The thousands of physical stores now play new roles beyond just selling goods:

  • The Foundation of Experience and Trust: Want to buy a big TV? Even with perfect online pictures, you might want to see the picture quality in person before deciding. Walmart stores let you see and touch popular "head" items, building trust. After seeing it, you might buy it on the spot or order it later on the app—either way, the sale stays with Walmart.
  • Acting as "Fulfillment Centers" and "Service Hubs": This is a critical step.
    • Buy Online, Pickup In Store (BOPIS): Buy a niche "long tail" item online (like the specialized rice cooker mentioned), and Walmart can ship it for free to the store nearest you. Pick it up on your way home—faster than waiting for home delivery and saves you shipping fees. For Walmart, this also lowers the cost of the "last mile" delivery.
    • Ship from Store: Your online order can be packed and shipped directly from the store closest to you, enabling "same day" or "next day" delivery. This speed is hard for pure e-commerce giants relying solely on centralized warehouses to match.
    • Hassle-Free Returns: Unhappy with an online purchase? No need to repack, label, and wait for a courier. Simply return it to any Walmart store in minutes. This significantly reduces the risk for consumers trying out novel "long tail" products.

Through this, Offline provides depth and convenience, serving the head while also supporting the long tail.

3. Data-Driven Insights: Letting the "Tail" Guide the "Head"

This is more advanced.

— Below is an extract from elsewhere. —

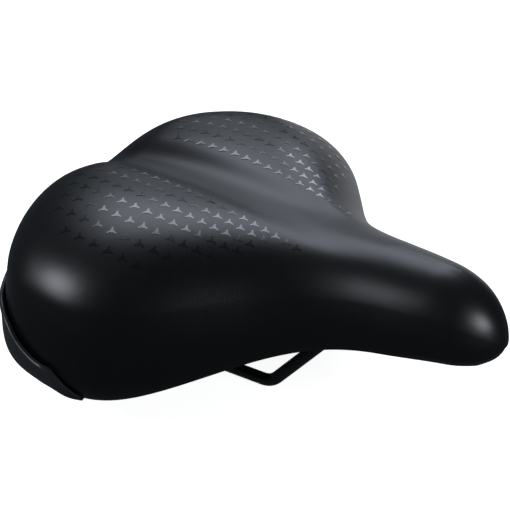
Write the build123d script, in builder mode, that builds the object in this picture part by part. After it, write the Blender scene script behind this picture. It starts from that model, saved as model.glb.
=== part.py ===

Walmart analyzes sales data from the online store to identify which "long tail" products are gaining unexpected traction in specific areas.

  • For example:
    • The data team spots that a specific brand of Mexican hot sauce is suddenly selling very well online in a particular Texas neighborhood. This was previously a "long tail" item not stocked in stores.
    • Walmart can quickly act, distributing this hot sauce to the physical stores within that local market.

See the cycle? Leverage online "long tail" data to precisely refine offline "head" product selection. A potential best-seller is promoted from the "tail" to the "head," making the in-store assortment more relevant to the local community and driving better sales.

In summary

For traditional retailers like Walmart, the Long Tail Theory isn't just for e-commerce players anymore. Their strategy involves a higher level of "combined arms" coordination:

  • The Air Force (Online Store): Responsible for surveillance and coverage, using the "infinite shelf" to capture "long tail" demand—breadth is key.
  • The Ground Forces (Physical Stores): Responsible for ground control and experience, using the retail network to provide trust, convenience, and immediate services—securing the position is vital.
  • Reconnaissance (Data Analytics): Transmits intelligence gathered by the air force (online data) to the ground forces in real-time, guiding precise targeting (offline assortment and marketing).

So, the answer is absolutely yes. Leveraging the Long Tail Theory and integrating it with their formidable physical network is Walmart's most potent moat and counter-offensive weapon in competing against pure-play e-commerce behemoths like Amazon. This strategy only comes alive through true online-offline synergy. It's the real deal.